Permitting requirements for development and infrastructure projects are responsible for the success of the mitigation banking industry. However, one factor hampering the growth of voluntary restoration is the permitting and review process for restoration projects. Review processes designed to avoid environmental harms from development projects are poorly designed to assess projects that reverse environmental degradation. Restoration projects like dam removal and fish passage clearing may cause short-term damage to wetland and aquatic ecosystems and need to be based on good science to ensure they will achieve a positive long-term impact. But existing permitting mechanisms slow down projects that are urgently needed to enhance endangered species habitat and reverse the loss of wetland ecosystems. Permitting and review can consume as much as a third of public funding for a restoration project, so establishing permitting efficiencies for projects that enhance wetland habitats has the potential to free up resources for more restoration programs.

Some states are already making progress on efficient permitting for voluntary restoration projects. In California, the 2014 Habitat Restoration and Enhancement Act (Fish & G. Code §§ 1650-1657), as well as the State Water Control Board’s Section 401 General Order on Small Habitat Restoration Projects have already helped fasttrack important and innovative restoration projects. For instance, the Scott River Watershed Council’s beaver dam analogue projects, some of which took advantage of the HREA, have helped restore habitat for endangered coho salmon. Beaver dam analogues, pioneered in Oregon, are an innovative restoration strategy that uses artificial logjams to create the cool, still pools salmon need to spawn. Beavers then take over maintenance of the dams and develop complex wetlands that enhance water availability and groundwater recharge while creating fish passages and habitat.

The California Natural Resources Agency has built on this progress in permitting efficiency for voluntary habitat restoration through its recent Cutting Green Tape initiative, which convened a roundtable discussion between numerous parties involved in voluntary restoration work, including restoration NGOs, landowners, regulators, and tribal nations to expand the state’s expedited permitting mechanisms for restoration projects.
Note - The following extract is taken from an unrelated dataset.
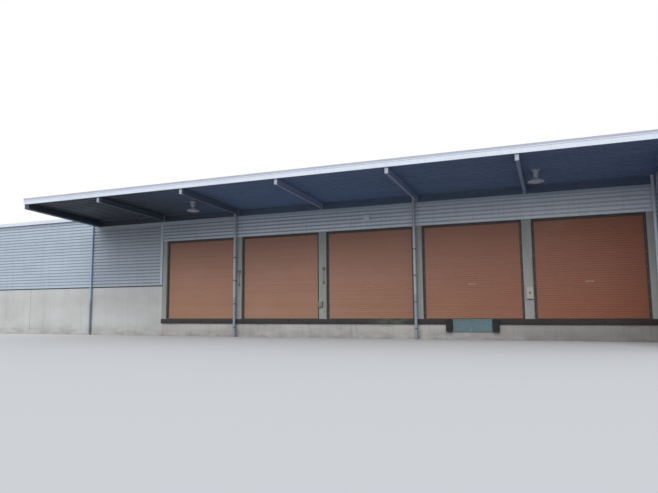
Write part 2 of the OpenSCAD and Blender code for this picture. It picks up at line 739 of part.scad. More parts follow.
// Coping on the fascia, hooked over its front and closed at the open end
module canopy_coping() {
    depth = 180;
    back_h = 60;
    color("#a7aab8") translate([x_canopy - sheet_t, y_face - canopy_d, coping_z])
        rotate([90, 0, 90]) union() {
        linear_extrude(x_canopy_end - x_canopy + sheet_t)
            polygon([[0, -sheet_t], [0, -coping_h], [-coping_out, -coping_h], [-coping_out, 0],
                [depth, 0], [depth, -back_h], [depth - sheet_t, -back_h],
                [depth - sheet_t, -sheet_t]]);
        linear_extrude(sheet_t) polygon([[-coping_out, -coping_h], [-coping_out, 0], [depth, 0],
            [depth, -back_h], [back_h, -back_h], [0, -coping_h]]);
    }
}

// Lamp under the canopy: mounting plate on the deck, gear box, neck and a wide shade
module lamp(x) {
    y = y_face - lamp_reach;
    r = lamp_dia / 2;
    plate_w = 300;
    plate_t = 8;
    gear_w = 180;
    gear_h = 240;
    neck_r = 70;
    neck_z = 100;
    color("#c9d2da") translate([x, y, deck_z(y)]) union() {
        rotate([-canopy_angle, 0, 0]) translate([-plate_w / 2, -plate_w / 2, -plate_t])
            cube([plate_w, plate_w, plate_t]);
        translate([-gear_w / 2, -gear_w / 2, -gear_h]) cube([gear_w, gear_w, gear_h - plate_t / 2]);
        translate([0, 0, neck_z - lamp_drop])
            cylinder(r = neck_r, h = lamp_drop - neck_z - gear_h + 10, $fn = 32);
        translate([0, 0, -lamp_drop]) rotate_extrude($fn = 48)
            polygon([[0, 150], [80, 150], [r * 0.62, 115], [r * 0.9, 55], [r, 0],
                [r - 12, 0], [r * 0.88 - 8, 50], [r * 0.6, 103], [0, 135]]);
    }
}

module lamp_left() { lamp(column_x(1) - lamp_left_offset); }

module lamp_right() { lamp(opening_x(door_bays - 1) + lamp_right_offset); }

// Light on the cladding over the third shutter: back plate, arm and a housing tipped down
module wall_light() {
    w = wall_light_w;
    plate_w = 110;
    plate_h = 140;
    plate_t = 10;
    arm_w = 40;
    arm_l = 60;
    color("#c9d2da") translate([opening_x(2) + door_w / 2, y_crest, door_top + wall_light_rise])
        union() {
        translate([-plate_w / 2, -plate_t, -plate_h / 2]) cube([plate_w, plate_t, plate_h]);
        translate([-arm_w / 2, -arm_l, -arm_w / 2]) cube([arm_w, arm_l, arm_w]);
        translate([-w / 2, 0, 0]) rotate([90, 0, 90]) linear_extrude(w)
            polygon([[1 - arm_l, -50], [-150, -120], [-170, -80], [-90, 130], [1 - arm_l, 130]]);
    }
}

// Box on a column, centred on x, with a raised lid and a conduit down or up from it
module box_on_column(x, z, w, h, depth) {
    lid_edge = 12;
    lid_t = 8;
    translate([x - w / 2, y_face - depth, z]) cube([w, depth, h]);
    translate([x - w / 2 + lid_edge, y_face - depth - lid_t, z + lid_edge])
        cube([w - 2 * lid_edge, lid_t + 1, h - 2 * lid_edge]);
}

// Cable conduit on a column between two heights
module conduit(x, z0, z1) {
    translate([x, y_face - conduit_dia / 2, z0])
        cylinder(r = conduit_dia / 2, h = z1 - z0, $fn = 24);
}

// Switches with their push buttons beside two shutters, a relay box beside one of them, and the
// control box of the leveller with its cable conduit
module control_boxes() {
    switch_z = dock_h + 2400;
    switch_h = 150;
    switch_d = 80;
    switch_edge = 120;
    button_z = dock_h + 1720;
    button_w = 80;
    button_h = 140;
    button_d = 56;
    relay_w = 200;
    relay_h = 260;
    relay_z = dock_h + 590;
    relay_edge = 10;
    panel_z = dock_h + 860;
    panel_d = 110;
    panel_edge = 20;
    conduit_edge = 24;
    conduit_l = 1300;
    color("#8a9096") {
        for (i = [1, 2]) union() {
            x = opening_x(i) - switch_edge;
            box_on_column(x, switch_z, switch_w, switch_h, switch_d);
            conduit(x, button_z + button_h - 1, switch_z + 1);
            box_on_column(x, button_z, button_w, button_h, button_d);
        }
        box_on_column(column_x(2) + relay_edge + relay_w / 2, relay_z, relay_w, relay_h, panel_d);
        union() {
            side = opening_x(lip_bay);
            box_on_column(side - panel_edge - panel_w / 2, panel_z, panel_w, panel_h, panel_d);
            conduit(side - conduit_edge - conduit_dia / 2, panel_z + panel_h - 1,
                panel_z + panel_h + conduit_l);
        }
    }
}

dock_wall();
floor_slab();
column(0);  // column_0
column(1);  // column_1
column(2);  // column_2
column(3);  // column_3
column(4);  // column_4
column(5);  // column_5
shutter(1);  // shutter_1
shutter(2);  // shutter_2
shutter(3);  // shutter_3
shutter(4);  // shutter_4
shutter(5);  // shutter_5
shutter_guides();
head_beam();
cladding_over_doors();
cladding_left_bay();
cladding_left_section();
base_left_bay();
base_left_section();
left_end_base();
left_end_cladding();
right_end_base();
right_end_cladding();
rear_base();
rear_cladding();
flank_base();
flank_cladding();
wall_flashings();
roof_front_slope();
roof_rear_slope();
ridge_cap();
verge_flashings();
front_gutter();
rear_gutter();
bumper_rail();
dock_leveller();
dock_bumpers();
downpipes();
canopy_wall_beam();
canopy_end_beam();
canopy_rafters();
canopy_deck();
canopy_gutter();
canopy_fascia();
canopy_coping();
lamp_left();
lamp_right();
wall_light();
control_boxes();
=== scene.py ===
"""Looks of a factory building with a covered loading dock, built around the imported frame.

Sizes are in metres unless a name ends in _mm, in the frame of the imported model: the dock faces
-Y, +X runs to the right along it, and the walls stand at z = 0.
"""

import logging
import math
from collections.abc import Callable, Iterable
from dataclasses import dataclass
from enum import Enum

import bpy
from mathutils import Matrix, Vector


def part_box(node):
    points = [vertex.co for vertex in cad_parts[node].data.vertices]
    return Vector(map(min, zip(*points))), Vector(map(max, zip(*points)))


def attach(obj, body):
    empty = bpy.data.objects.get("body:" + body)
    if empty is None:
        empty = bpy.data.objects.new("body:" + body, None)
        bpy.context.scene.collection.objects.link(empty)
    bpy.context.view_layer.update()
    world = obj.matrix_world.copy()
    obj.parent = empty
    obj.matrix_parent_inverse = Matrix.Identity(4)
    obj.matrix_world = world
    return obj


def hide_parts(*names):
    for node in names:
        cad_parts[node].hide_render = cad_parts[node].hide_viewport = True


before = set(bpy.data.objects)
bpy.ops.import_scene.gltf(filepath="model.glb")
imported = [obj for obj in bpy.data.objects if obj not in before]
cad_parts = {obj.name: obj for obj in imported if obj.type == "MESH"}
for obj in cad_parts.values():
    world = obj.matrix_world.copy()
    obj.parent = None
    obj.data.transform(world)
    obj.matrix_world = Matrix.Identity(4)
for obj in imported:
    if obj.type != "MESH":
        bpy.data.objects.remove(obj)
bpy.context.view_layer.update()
LOG = logging.getLogger("factory_building")
BODY = "root"
MM = 0.001

Point = Vector | tuple[float, float, float]
Row = tuple[int, Point]
Tree = bpy.types.NodeTree
Socket = bpy.types.NodeSocket

FRONT, REAR, LEFT, RIGHT = (0, -1, 0), (0, 1, 0), (-1, 0, 0), (1, 0, 0)
UP, DOWN = (0, 0, 1), (0, 0, -1)
# Cosine of the widest angle between a direction and the normal of a face that looks that way
FACING = 0.9
# Edges sharper than the first angle are bevelled, and those flatter than the second look round
BEVEL_ANGLE, SMOOTH_ANGLE = math.radians(40), math.radians(35)
# Finer octaves in soft patches
CLOUD_DETAIL = 4.0
# Distance over which a mark comes in between two pieces
PIECE_GAP = 0.1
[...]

Their recommendations included increasing the size and variety of projects that can be permitted under the HREA and 401 General Order. They also recommend the state create a single, online permit application shared across state agencies. This would help automate the recordkeeping process for agencies. If this paperless permitting system is implemented, restoration organizations will no longer have to restate the same information in different ways on multiple paper applications, a process which often involves hiring pricey consultants. 

Ducks Unlimited, a major wetland restoration organization, has initiated a similar process of consultation between restoration organizations and state regulators regarding permitting efficiency in Michigan. DU championed two 2018 bills which created a separate permitting pathway for voluntary wetland restoration projects. These bills allow expedited permitting for projects which will result in a “functional uplift” of wetland services in altered, degraded, or former wetlands, easing the permitting process for restoration projects in Michigan. Additionally, the legislation creates working groups that include members of Ducks Unlimited and state regulatory agencies to continue improving Michigan’s permitting system.
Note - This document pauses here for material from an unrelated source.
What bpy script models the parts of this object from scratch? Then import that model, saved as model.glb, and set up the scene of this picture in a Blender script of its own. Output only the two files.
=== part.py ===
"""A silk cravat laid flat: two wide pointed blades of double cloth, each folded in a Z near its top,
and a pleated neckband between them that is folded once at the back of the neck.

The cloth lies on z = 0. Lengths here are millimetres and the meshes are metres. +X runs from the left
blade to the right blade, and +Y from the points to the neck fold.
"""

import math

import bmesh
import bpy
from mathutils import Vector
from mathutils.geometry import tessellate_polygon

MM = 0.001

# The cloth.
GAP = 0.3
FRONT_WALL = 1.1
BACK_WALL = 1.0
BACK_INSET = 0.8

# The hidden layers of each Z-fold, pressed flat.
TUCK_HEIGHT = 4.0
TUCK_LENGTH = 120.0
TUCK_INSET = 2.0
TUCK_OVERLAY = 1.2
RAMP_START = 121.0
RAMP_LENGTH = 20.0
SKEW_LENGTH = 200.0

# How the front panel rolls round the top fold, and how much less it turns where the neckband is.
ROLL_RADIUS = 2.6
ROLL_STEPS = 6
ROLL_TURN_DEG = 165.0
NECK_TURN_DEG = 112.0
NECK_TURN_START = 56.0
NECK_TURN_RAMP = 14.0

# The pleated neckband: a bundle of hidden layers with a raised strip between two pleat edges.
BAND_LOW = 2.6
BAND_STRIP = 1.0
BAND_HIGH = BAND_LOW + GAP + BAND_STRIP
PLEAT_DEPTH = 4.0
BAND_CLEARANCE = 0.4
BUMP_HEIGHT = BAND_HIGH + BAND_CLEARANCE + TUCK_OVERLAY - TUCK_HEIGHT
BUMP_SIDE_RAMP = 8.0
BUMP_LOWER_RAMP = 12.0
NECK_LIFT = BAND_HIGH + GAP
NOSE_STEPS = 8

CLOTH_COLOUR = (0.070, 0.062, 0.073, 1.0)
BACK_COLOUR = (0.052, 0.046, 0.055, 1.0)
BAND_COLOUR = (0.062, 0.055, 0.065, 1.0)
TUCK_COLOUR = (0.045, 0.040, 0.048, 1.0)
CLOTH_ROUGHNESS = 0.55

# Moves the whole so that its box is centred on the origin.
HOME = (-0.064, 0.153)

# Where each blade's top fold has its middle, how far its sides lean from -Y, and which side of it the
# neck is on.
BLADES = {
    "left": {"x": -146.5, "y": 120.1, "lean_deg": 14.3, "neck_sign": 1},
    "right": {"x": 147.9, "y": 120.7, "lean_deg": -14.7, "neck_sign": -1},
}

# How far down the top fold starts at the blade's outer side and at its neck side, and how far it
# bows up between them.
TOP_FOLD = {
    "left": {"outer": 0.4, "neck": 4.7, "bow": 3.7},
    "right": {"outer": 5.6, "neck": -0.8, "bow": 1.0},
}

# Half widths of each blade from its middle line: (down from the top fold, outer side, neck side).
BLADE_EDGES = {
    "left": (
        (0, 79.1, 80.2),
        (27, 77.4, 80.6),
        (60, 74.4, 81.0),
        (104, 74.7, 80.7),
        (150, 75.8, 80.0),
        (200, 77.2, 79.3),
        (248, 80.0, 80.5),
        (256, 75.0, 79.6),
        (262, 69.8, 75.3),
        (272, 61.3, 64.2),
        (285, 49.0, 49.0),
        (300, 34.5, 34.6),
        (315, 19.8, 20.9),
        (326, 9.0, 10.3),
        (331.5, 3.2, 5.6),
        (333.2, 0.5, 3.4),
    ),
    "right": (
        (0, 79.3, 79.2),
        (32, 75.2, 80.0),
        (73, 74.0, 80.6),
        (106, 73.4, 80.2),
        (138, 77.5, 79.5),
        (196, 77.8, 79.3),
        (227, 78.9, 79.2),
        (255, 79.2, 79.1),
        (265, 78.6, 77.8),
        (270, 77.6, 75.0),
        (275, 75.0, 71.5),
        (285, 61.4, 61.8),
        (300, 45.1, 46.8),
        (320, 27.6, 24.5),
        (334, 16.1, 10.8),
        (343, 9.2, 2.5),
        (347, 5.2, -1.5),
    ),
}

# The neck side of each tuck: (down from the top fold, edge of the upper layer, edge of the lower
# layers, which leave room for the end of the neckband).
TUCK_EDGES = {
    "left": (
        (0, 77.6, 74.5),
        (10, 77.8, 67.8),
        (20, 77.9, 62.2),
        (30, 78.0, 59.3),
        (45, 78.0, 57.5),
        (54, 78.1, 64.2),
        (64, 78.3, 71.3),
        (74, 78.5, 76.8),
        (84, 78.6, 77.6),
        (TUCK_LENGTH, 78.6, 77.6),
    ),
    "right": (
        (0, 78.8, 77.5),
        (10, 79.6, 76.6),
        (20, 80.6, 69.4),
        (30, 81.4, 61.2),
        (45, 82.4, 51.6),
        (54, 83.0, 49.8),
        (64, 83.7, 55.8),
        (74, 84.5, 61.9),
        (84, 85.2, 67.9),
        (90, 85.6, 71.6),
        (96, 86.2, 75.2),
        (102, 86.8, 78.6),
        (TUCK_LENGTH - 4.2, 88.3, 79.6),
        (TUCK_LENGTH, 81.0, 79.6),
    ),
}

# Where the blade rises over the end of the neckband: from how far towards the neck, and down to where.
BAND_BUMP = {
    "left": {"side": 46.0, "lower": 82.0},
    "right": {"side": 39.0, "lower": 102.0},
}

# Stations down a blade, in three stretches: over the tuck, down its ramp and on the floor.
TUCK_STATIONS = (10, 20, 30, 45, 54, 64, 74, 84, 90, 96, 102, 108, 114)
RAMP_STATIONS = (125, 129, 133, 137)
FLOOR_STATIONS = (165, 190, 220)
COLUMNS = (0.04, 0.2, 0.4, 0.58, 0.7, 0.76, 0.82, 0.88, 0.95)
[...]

Maryland’s Comprehensive Conservation Finance Act (SB0737), which unanimously passed Maryland’s Senate in March, would likewise help streamline permitting for habitat restoration projects in the Chesapeake Bay area. It would establish a Green and Blue Infrastructure Policy Advisory Commission made up of representatives from throughout the restoration sector, including private restoration companies, restoration non-profits, and state environmental agencies. The commission will consider, among other things, “ways to prioritize green and blue infrastructure projects through state permitting processes.”  Green and blue infrastructure projects are efforts that enhance and restore natural features which provide critical ecosystem services, like wetlands.
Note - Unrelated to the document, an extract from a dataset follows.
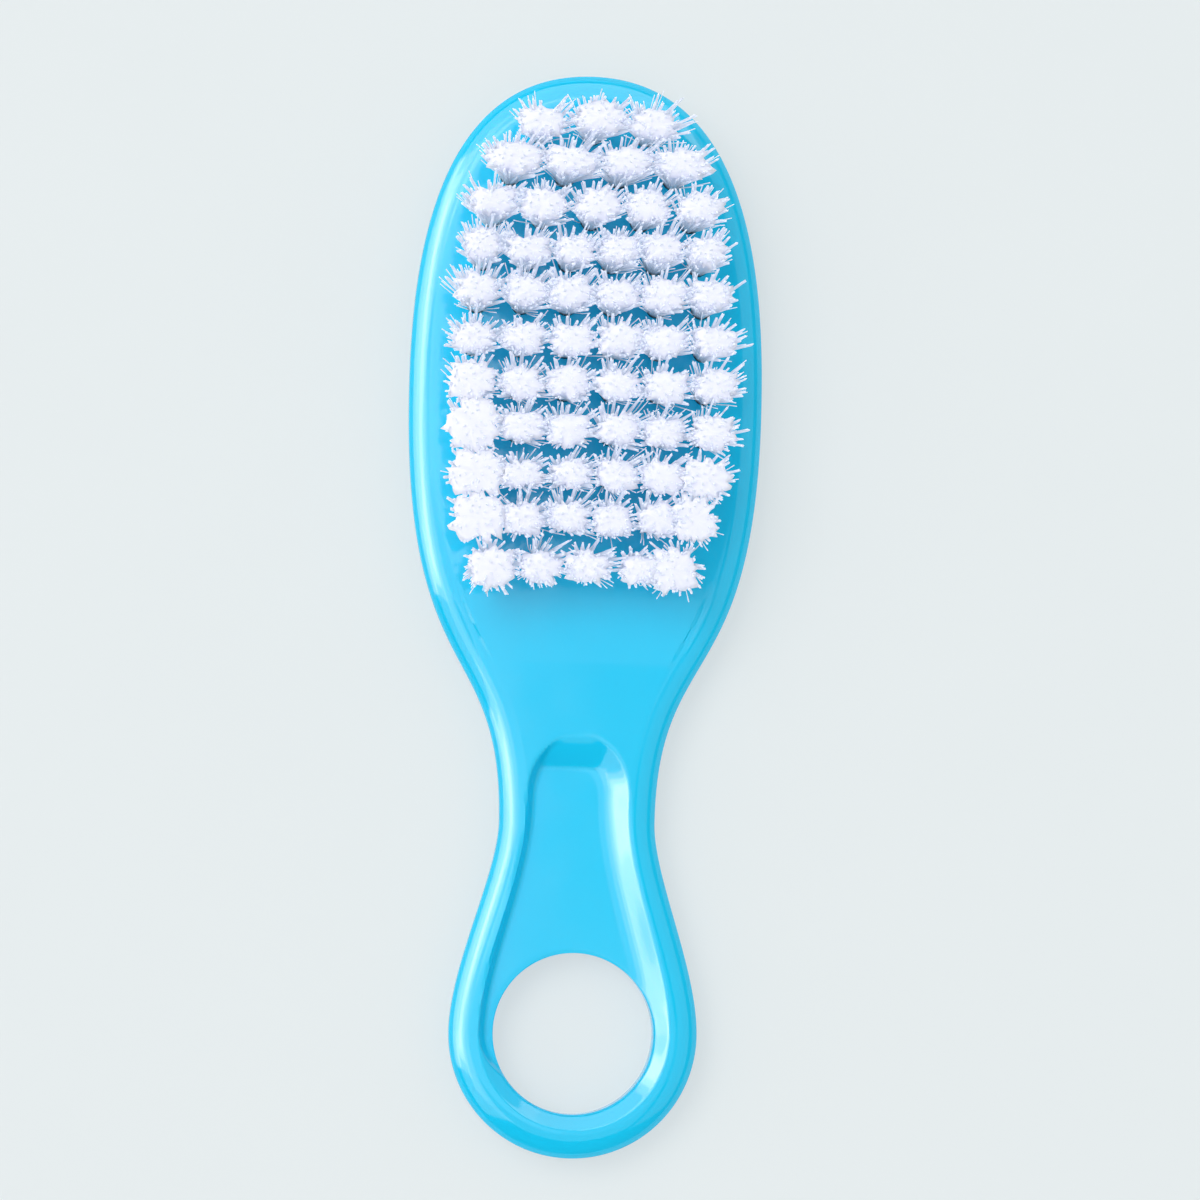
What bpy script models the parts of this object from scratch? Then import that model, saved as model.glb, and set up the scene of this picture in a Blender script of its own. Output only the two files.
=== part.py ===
"""A baby's grooming brush, lying on its back with its bristles up.

The body is one glossy moulding: a paddle-shaped head, a narrow neck with a thumb recess, and a
ring for a finger. Rows of soft white tufts stand in blind holes in the head's face, and each is
held at its foot by a flat anchor.

The brush's length lies along Y with the head's tip at +Y, and its back lies on Z = 0. Distances
called "from the tip" run down from the head's tip along the middle line.
"""

import math
import random

import bmesh
import bpy
from mathutils import Matrix, Vector
from mathutils.geometry import interpolate_bezier

# The body seen from above: the head down to its widest place, its flank down to the neck, the
# throat down to the ring's middle, and the ring
SHOULDER_LENGTH = 0.0450
FLANK_LENGTH = 0.0587
THROAT_LENGTH = 0.0291
RING_RADIUS = 0.0172
RING_HOLE_RADIUS = 0.0111
HEAD_HALF_WIDTH = 0.02455
NECK_HALF_WIDTH = 0.0108

# How far the outline runs on in one direction at each end of a stretch, as a share of the stretch
TIP_RUN_SHARE = 0.95
SHOULDER_RUN_SHARE = 0.32
HEAD_SIDE_RUN_SHARE = 0.70
NECK_UPPER_RUN_SHARE = 0.44
NECK_LOWER_RUN_SHARE = 0.25
RING_SIDE_RUN_SHARE = 0.315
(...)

Taken together these efforts to establish more efficient permitting mechanisms for habitat restoration projects provide good models of how restoration organizations, legislators, and regulators can work together to increase the pace and scale of restoration work. These changes will be needed to achieve America’s conservation goals, including “no net loss” of the nation’s wetlands.

A few recommendations for states that want to streamline restoration permitting include:

  1. Legislators should advance bills to create separate permitting pathways for voluntary habitat restoration projects at both the state and federal level.

  2. Regulators, restoration NGOs, landowners, and other stakeholders in restoration  should form long-term working groups and advisory committees to establish and adaptively manage permitting efficiencies that enhance the speed and scale of restoration work.

  3. Regulatory agencies should develop shared paperless permit applications to speed up the application process and reduce permit processing time.